Pick out and copy every line below that has the word "this".

**Dataset records**

↓↓↓

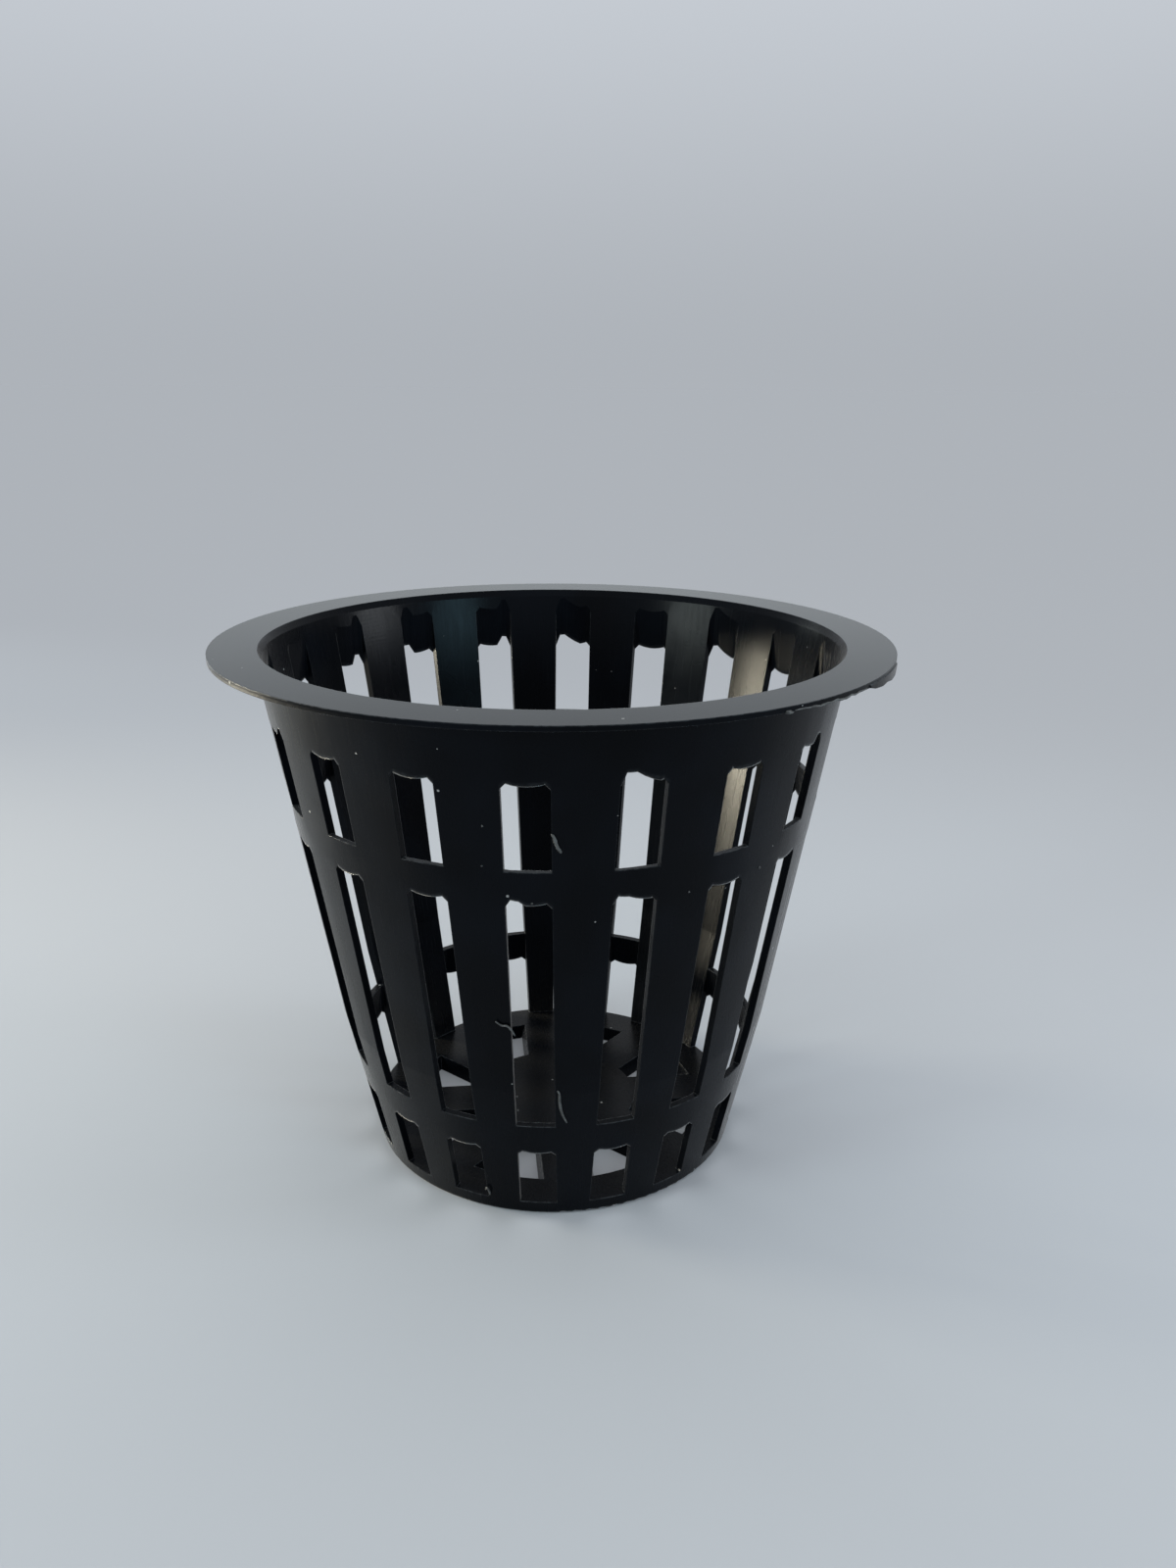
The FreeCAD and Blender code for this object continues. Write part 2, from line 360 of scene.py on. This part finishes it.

↑↑↑
↓↓↓

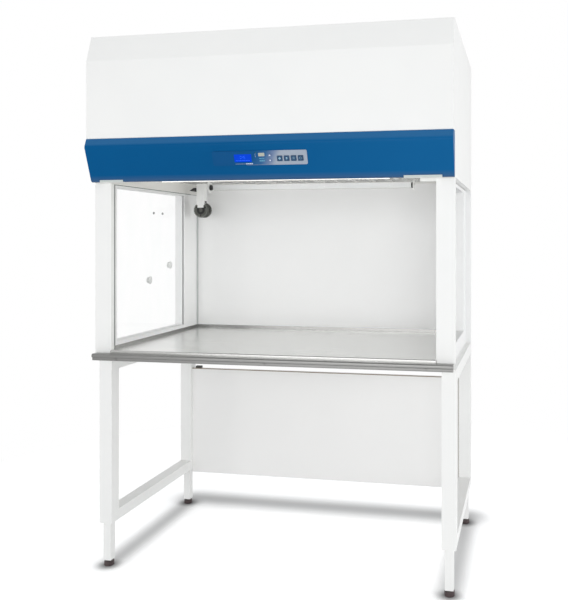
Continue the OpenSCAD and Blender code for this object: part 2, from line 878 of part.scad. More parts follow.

↑↑↑
↓↓↓

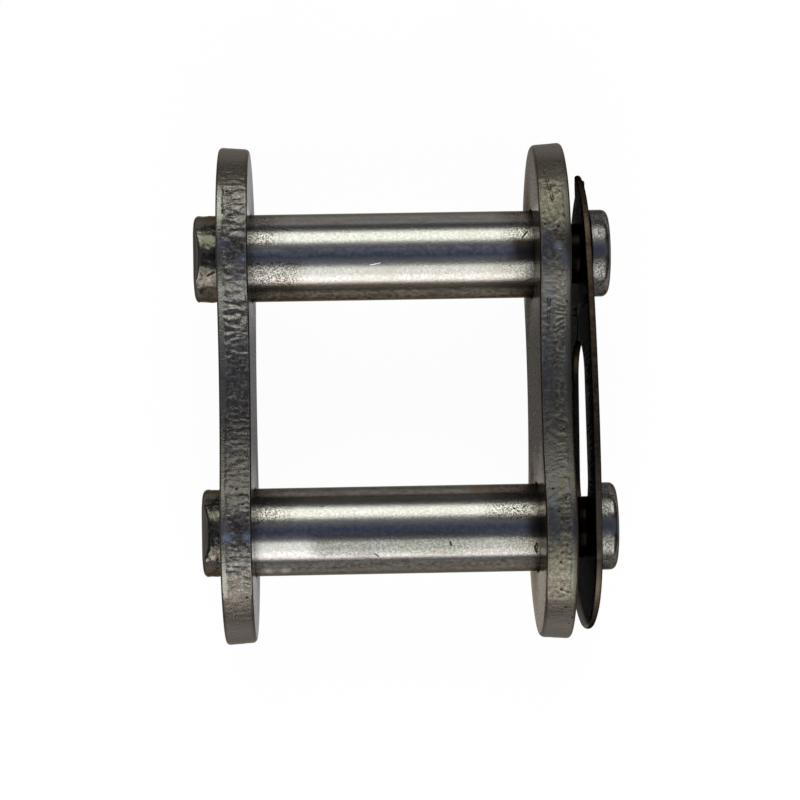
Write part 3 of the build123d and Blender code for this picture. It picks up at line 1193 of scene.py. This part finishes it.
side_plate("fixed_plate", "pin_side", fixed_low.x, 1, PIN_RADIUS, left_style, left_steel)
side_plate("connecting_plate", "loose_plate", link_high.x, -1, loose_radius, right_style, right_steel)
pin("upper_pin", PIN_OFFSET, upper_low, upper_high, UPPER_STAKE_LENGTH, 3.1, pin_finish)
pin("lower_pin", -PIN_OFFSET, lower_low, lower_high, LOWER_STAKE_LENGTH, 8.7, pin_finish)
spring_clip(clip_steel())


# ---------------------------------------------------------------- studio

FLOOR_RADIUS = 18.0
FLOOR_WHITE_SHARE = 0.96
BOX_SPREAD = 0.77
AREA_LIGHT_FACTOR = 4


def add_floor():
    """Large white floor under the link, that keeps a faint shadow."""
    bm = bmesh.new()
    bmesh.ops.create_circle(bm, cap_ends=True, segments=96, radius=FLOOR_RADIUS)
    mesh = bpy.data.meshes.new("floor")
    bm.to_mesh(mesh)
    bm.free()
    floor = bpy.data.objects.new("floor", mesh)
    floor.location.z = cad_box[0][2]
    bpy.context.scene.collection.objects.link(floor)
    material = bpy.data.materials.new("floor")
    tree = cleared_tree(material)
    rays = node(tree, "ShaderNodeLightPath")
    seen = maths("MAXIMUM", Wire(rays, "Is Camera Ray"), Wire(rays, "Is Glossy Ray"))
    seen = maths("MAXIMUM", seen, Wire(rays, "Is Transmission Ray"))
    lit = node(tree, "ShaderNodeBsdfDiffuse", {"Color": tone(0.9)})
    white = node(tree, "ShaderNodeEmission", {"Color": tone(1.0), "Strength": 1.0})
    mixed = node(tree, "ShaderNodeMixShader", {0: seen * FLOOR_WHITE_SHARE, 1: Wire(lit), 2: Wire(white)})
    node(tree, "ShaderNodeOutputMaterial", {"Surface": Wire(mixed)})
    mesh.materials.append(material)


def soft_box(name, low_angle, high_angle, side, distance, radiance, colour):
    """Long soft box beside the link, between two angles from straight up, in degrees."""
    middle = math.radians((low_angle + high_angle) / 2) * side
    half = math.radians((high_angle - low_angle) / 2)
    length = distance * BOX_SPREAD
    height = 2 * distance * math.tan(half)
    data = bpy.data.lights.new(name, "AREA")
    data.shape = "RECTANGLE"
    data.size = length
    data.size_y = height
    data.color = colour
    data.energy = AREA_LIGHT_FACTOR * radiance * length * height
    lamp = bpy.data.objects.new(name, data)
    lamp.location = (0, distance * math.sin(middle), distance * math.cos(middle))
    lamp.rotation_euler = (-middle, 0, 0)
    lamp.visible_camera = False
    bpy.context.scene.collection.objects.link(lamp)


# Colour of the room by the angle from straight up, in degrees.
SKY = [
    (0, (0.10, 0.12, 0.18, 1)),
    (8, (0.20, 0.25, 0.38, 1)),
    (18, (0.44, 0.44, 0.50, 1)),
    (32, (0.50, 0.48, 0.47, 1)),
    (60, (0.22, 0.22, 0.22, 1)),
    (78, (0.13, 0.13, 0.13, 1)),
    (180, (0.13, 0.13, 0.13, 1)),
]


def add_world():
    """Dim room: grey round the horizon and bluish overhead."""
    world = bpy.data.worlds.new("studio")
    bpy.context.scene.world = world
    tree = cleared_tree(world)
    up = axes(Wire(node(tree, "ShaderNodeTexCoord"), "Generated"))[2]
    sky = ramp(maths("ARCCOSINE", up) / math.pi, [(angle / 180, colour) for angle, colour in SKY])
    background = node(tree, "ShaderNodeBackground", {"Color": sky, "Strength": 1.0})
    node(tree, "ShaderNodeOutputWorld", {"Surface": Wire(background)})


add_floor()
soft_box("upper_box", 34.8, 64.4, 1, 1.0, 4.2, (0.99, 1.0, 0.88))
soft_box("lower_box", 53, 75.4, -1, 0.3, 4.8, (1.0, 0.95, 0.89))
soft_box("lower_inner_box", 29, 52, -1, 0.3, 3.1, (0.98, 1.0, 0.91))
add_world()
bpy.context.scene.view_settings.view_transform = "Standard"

↑↑↑

**Answer below**
The FreeCAD and Blender code for this object continues. Write part 2, from line 360 of scene.py on. This part finishes it.
Continue the OpenSCAD and Blender code for this object: part 2, from line 878 of part.scad. More parts follow.
Write part 3 of the build123d and Blender code for this picture. It picks up at line 1193 of scene.py. This part finishes it.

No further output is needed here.